### Written task
Stop after the line containing "return body.part": print each line exactly from the first line of the listing up to that point.

### Source data

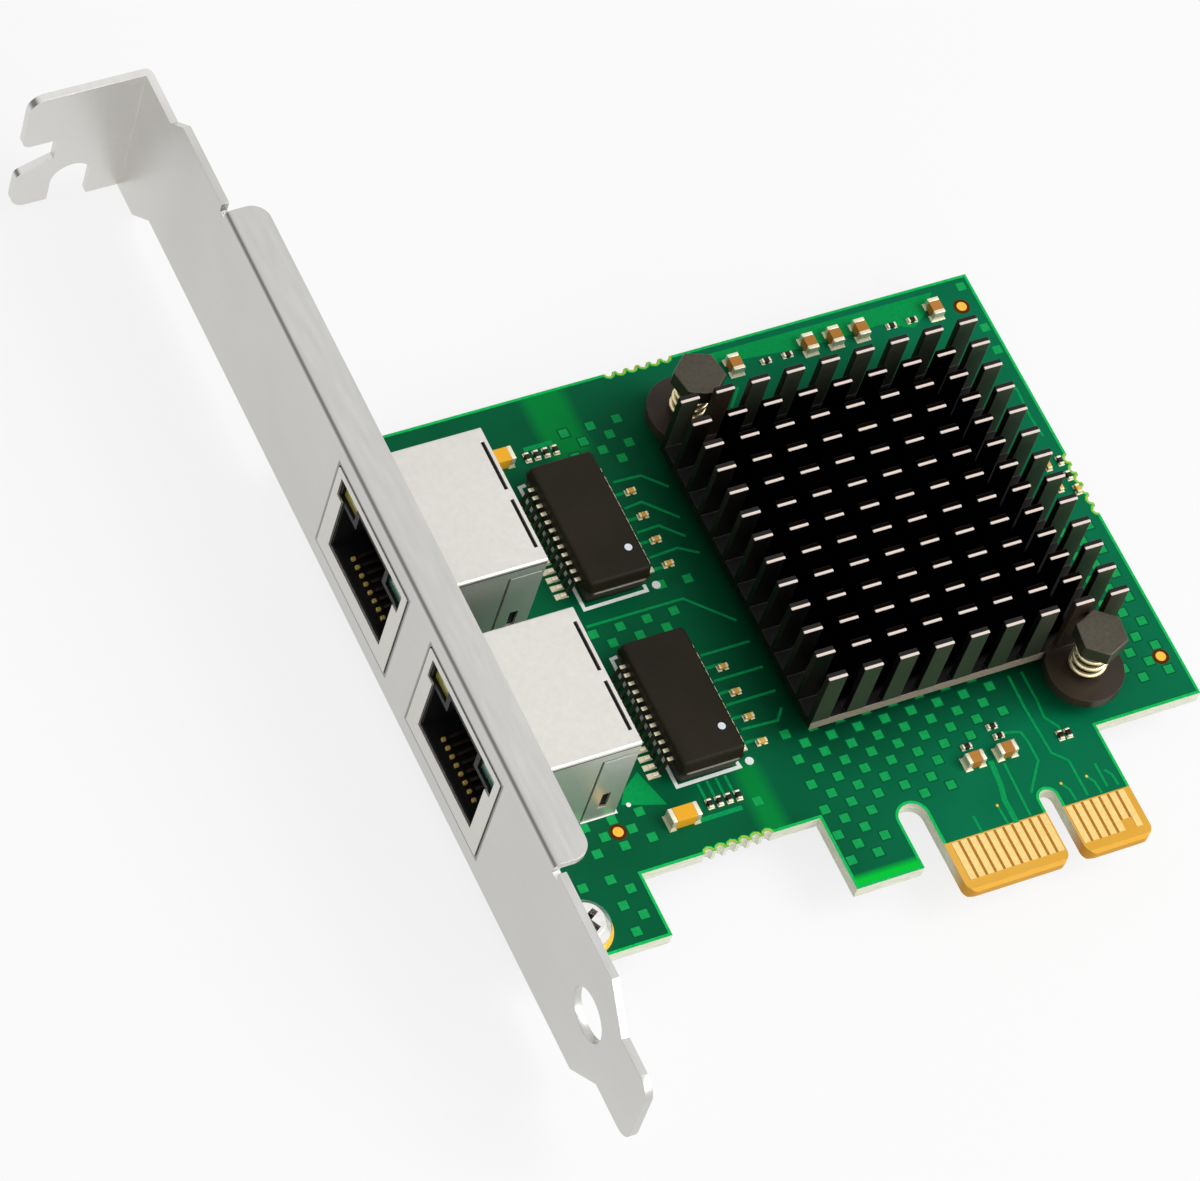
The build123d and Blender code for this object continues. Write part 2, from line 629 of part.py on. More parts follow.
# Transformers: moulded body with drafted sides, and two rows of gull-wing leads
def transformer_body(y):
    with BuildPart() as body:
        with BuildSketch(Plane.XY.offset(BOARD_TOP + TRANSFORMER_STANDOFF)):
            with Locations((TRANSFORMER_X, y)):
                Rectangle(TRANSFORMER_WIDTH, TRANSFORMER_LENGTH)
        extrude(amount=TRANSFORMER_HEIGHT, taper=TRANSFORMER_DRAFT)
        with BuildSketch(Plane.XY.offset(BOARD_TOP + TRANSFORMER_STANDOFF + TRANSFORMER_HEIGHT)):
            with Locations((TRANSFORMER_X + PIN_ONE_X, y - PIN_ONE_Y)):
                Circle(PIN_ONE_D / 2)
        extrude(amount=-PIN_ONE_DEPTH, mode=Mode.SUBTRACT)
    return body.part


def transformer_leads(y):
    drop = LEAD_EXIT - LEAD_T / 2 - TRANSFORMER_STANDOFF
    root = TRANSFORMER_WIDTH / 2 - drop * math.tan(math.radians(TRANSFORMER_DRAFT))
    with BuildPart() as leads:
        for i in range(LEAD_COUNT):
            lead_y = y + (i - (LEAD_COUNT - 1) / 2) * LEAD_PITCH
            middle = Plane((TRANSFORMER_X, lead_y, BOARD_TOP), x_dir=(1, 0, 0), z_dir=(0, -1, 0))
            with BuildSketch(middle):
                with BuildLine():
                    Polyline(
                        (root, LEAD_EXIT),
                        (LEAD_KNEE, LEAD_EXIT),
                        (LEAD_FOOT, LEAD_T / 2),
                        (LEAD_REACH, LEAD_T / 2),
                    )
                trace(line_width=LEAD_T)
                mirror(about=Plane.YZ)
            extrude(amount=LEAD_WIDTH / 2, both=True)
    return leads.part


for name, y in PORT_YS.items():
    save(transformer_body(y), f"transformer_body_{name}")
    save(transformer_leads(y), f"transformer_leads_{name}")


# Controller chip, thermal pad and pin-fin heat sink
with BuildPart() as chip:
    with BuildSketch(Plane.XY.offset(BOARD_TOP)):
        with Locations((SINK_X, SINK_Y)):
            Rectangle(CHIP_SIZE, CHIP_SIZE)
    extrude(amount=CHIP_H)
save(chip.part, "controller_chip")

with BuildPart() as thermal_pad:
    with BuildSketch(Plane.XY.offset(BOARD_TOP + CHIP_H)):
        with Locations((SINK_X, SINK_Y)):
            Rectangle(THERMAL_PAD_SIZE, THERMAL_PAD_SIZE)
    extrude(amount=THERMAL_PAD_T)
save(thermal_pad.part, "thermal_pad")

with BuildPart() as heat_sink:
    with BuildSketch(Plane.XY.offset(SINK_BASE_Z)):
        with Locations((SINK_X, SINK_Y)):
            Rectangle(
                (FIN_COLUMNS - 1) * FIN_PITCH_X + FIN_WIDTH, (FIN_ROWS - 1) * FIN_PITCH_Y + FIN_T
            )
        with Locations(*bolt_centres()):
            Circle(EAR_R)
            Circle(EAR_HOLE_D / 2, mode=Mode.SUBTRACT)
    extrude(amount=SINK_BASE_T)
    with BuildSketch(Plane.XY.offset(SINK_BASE_Z + SINK_BASE_T)):
        with Locations((SINK_X, SINK_Y)):
            with GridLocations(FIN_PITCH_X, FIN_PITCH_Y, FIN_COLUMNS, FIN_ROWS):
                Rectangle(FIN_WIDTH, FIN_T)
    extrude(amount=FIN_HEIGHT)
save(heat_sink.part, "heat_sink")

# Spring-loaded bolts: hexagon head, shank through the ear and the board, spring and nut
spring_seat_z = SINK_BASE_Z + SINK_BASE_T
head_z = spring_seat_z + SPRING_LENGTH
nut_z = BOARD_BOTTOM - NUT_H

for (name, (_, angle)), centre in zip(BOLTS.items(), bolt_centres()):
    with BuildPart() as bolt:
        with BuildSketch(Plane.XY.offset(head_z)):
            with Locations(centre):
                RegularPolygon(BOLT_HEAD_R, 6, rotation=angle)
        extrude(amount=BOLT_HEAD_H)
        with BuildSketch(Plane.XY.offset(nut_z - BOLT_TIP)):
            with Locations(centre):
                Circle(BOLT_D / 2)
        extrude(amount=head_z - nut_z + BOLT_TIP)
    save(bolt.part, f"heat_sink_bolt_{name}")

    wire_start = (centre[0], centre[1], spring_seat_z + SPRING_WIRE_D / 2)
    wire_rise = SPRING_LENGTH - SPRING_WIRE_D
    with BuildPart() as spring:
        with BuildLine(Plane(wire_start)) as coil:
            Helix(wire_rise / SPRING_TURNS, wire_rise, SPRING_R)
        with BuildSketch(Plane(coil.line @ 0, z_dir=coil.line % 0)):
            RegularPolygon(SPRING_WIRE_D / 2, 6)
        sweep(is_frenet=True)
    save(spring.part, f"heat_sink_spring_{name}")

    with BuildPart() as nut:
        with BuildSketch(Plane.XY.offset(nut_z)):
            with Locations(centre):
                RegularPolygon(NUT_R, 6, rotation=angle)
                Circle(NUT_BORE_D / 2, mode=Mode.SUBTRACT)
        extrude(amount=NUT_H)
    save(nut.part, f"heat_sink_nut_{name}")


# Chip components: a body between two metal ends
def chip_row(centre, count, pitch):
    """Centres of a row along X."""
    return [(centre[0] + (i - (count - 1) / 2) * pitch, centre[1]) for i in range(count)]


def chip_group(name, size, along_x, along_y):
    """All chips of one kind: their bodies in one node, and their ends in another."""
    length, width, height, end = size
    body = length - 2 * end
    layouts = ((along_x, 0), (along_y, 90))
    with BuildPart() as bodies:
        with BuildSketch(Plane.XY.offset(BOARD_TOP)):
            for centres, turn in layouts:
                for centre in centres:
                    with Locations(Location(centre, turn)):
                        Rectangle(body, width)
        extrude(amount=height)
    with BuildPart() as ends:
        with BuildSketch(Plane.XY.offset(BOARD_TOP)):
            for centres, turn in layouts:
                for centre in centres:
                    with Locations(Location(centre, turn)):
                        with GridLocations(body + end, 1, 2, 1):
                            Rectangle(end, width)
        extrude(amount=height)
    save(bodies.part, f"{name}_bodies")
    save(ends.part, f"{name}_ends")


small_columns = [
    (SMALL_COLUMN_X, y - SMALL_COLUMN_DROP + (i - (SMALL_COLUMN_COUNT - 1) / 2) * SMALL_COLUMN_PITCH)
    for y in PORT_YS.values()
    for i in range(SMALL_COLUMN_COUNT)
]
resistor_banks = [
    centre
    for bank in RESISTOR_BANKS
    for centre in chip_row(bank, RESISTOR_BANK_COUNT, RESISTOR_BANK_PITCH)
]
chip_group("ceramic_capacitor", CERAMIC_SIZE, CERAMIC_EDGE_ROW, CERAMIC_TOP_ROW)
chip_group("small_capacitor", SMALL_SIZE, small_columns, SMALL_SIDE_GROUP)
chip_group(
    "resistor",
    RESISTOR_SIZE,
    RESISTOR_TOP_ROW + RESISTOR_EDGE_ROW,
    [*RESISTOR_EDGE_PAIR, *RESISTOR_SIDE_PAIR, *resistor_banks],
)
chip_group("moulded_capacitor", MOULDED_SIZE, MOULDED_CENTRES, ())
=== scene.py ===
"""Dressing of the network interface card: finishes, fine board detail, floor, light and camera."""
import math

import bmesh
import bpy
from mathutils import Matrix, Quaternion, Vector
from mathutils.bvhtree import BVHTree


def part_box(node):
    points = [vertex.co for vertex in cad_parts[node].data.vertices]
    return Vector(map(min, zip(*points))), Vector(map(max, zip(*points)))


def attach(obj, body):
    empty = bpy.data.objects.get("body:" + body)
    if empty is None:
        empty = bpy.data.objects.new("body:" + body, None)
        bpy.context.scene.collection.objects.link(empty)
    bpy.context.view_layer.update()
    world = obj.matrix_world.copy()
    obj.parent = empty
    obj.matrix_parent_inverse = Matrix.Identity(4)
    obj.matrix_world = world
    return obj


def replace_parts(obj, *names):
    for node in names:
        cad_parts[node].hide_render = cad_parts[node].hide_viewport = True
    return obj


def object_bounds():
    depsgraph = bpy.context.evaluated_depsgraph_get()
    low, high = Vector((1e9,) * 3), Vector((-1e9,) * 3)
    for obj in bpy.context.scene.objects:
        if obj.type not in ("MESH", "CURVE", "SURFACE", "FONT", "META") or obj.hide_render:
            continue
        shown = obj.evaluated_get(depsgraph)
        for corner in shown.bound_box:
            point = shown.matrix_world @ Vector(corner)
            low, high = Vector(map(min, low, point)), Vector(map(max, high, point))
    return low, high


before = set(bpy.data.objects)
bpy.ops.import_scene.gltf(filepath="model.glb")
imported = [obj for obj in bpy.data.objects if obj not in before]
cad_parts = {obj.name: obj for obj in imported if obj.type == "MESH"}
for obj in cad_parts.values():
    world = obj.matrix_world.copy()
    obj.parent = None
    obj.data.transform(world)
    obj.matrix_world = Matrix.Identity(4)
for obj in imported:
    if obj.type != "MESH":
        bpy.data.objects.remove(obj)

MM = 0.001
cad_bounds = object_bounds()
scene = bpy.context.scene

# Camera, in millimetres of the model's frame
CAMERA_FROM = (-276.68, -222.01, 520.90)
CAMERA_AT = (-32.58, 43.46, 0.0)
CAMERA_ROLL = 20.80
CAMERA_LENS = 191.82
CAMERA_SENSOR = 36.0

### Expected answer
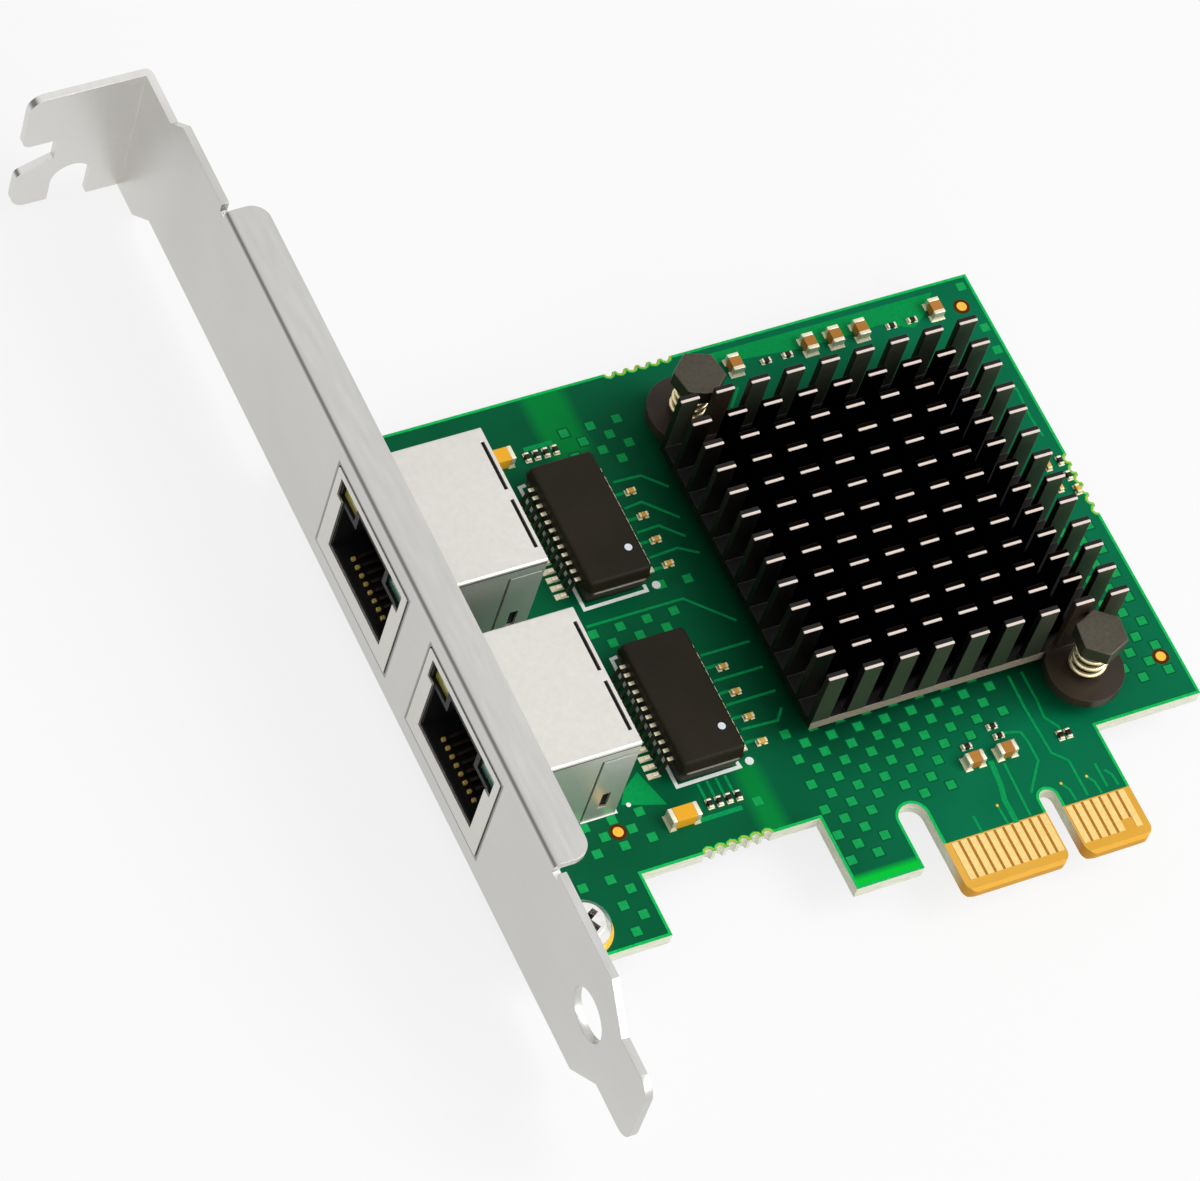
The build123d and Blender code for this object continues. Write part 2, from line 629 of part.py on. More parts follow.
# Transformers: moulded body with drafted sides, and two rows of gull-wing leads
def transformer_body(y):
    with BuildPart() as body:
        with BuildSketch(Plane.XY.offset(BOARD_TOP + TRANSFORMER_STANDOFF)):
            with Locations((TRANSFORMER_X, y)):
                Rectangle(TRANSFORMER_WIDTH, TRANSFORMER_LENGTH)
        extrude(amount=TRANSFORMER_HEIGHT, taper=TRANSFORMER_DRAFT)
        with BuildSketch(Plane.XY.offset(BOARD_TOP + TRANSFORMER_STANDOFF + TRANSFORMER_HEIGHT)):
            with Locations((TRANSFORMER_X + PIN_ONE_X, y - PIN_ONE_Y)):
                Circle(PIN_ONE_D / 2)
        extrude(amount=-PIN_ONE_DEPTH, mode=Mode.SUBTRACT)
    return body.part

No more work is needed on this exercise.